100 Sideways Miles is definitely a YA book. I’m also reading The Fourteenth Goldfish by Jennifer Holm, which is written for a middle grade audience.


From the publisher:Eleven-year-old Ellie has never liked change. She misses fifth grade. She misses her old best friend. She even misses her dearly departed goldfish. Then one day a strange boy shows up. He’s bossy. He’s cranky. And weirdly enough . . . he looks a lot like Ellie’s grandfather, a scientist who’s always been slightly obsessed with immortality. Could this pimply boy really be Grandpa Melvin? Has he finally found the secret to eternal youth?

That doesn’t really capture the voice and wonderful manner in which Jennifer Holm resents scientific information. In spite of the publisher’s description, you should read this.

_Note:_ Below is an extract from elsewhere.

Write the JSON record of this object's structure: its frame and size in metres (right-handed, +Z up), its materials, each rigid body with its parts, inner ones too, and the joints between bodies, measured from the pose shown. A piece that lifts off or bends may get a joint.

My other two reads are adult reads. That makes them sound naughty, but they are not, except that they both represent terrible things that happened as the 19th century turned into the 20th.


I’ve been listening to An Officer and a Spy  by Robert Harris in the car and have 3 discs to go. It is a fictionalized account of the Dreyfus Affair from the point of view of Georges Picquart, who uncovered evidence to exonerate Dreyfuss and was persecuted by the French Military who tried to cover up their wrongdoings on the case. This has been an excellent book so far.

Finally, I’m reading the book about the origins of WWI that I got this summer while I was in Canada.


The War That Ended Peace by Margaret MacMillan, runs almost 800 pages. I’m only on page 107, but this is a highly readable account of the years leading up to WW1.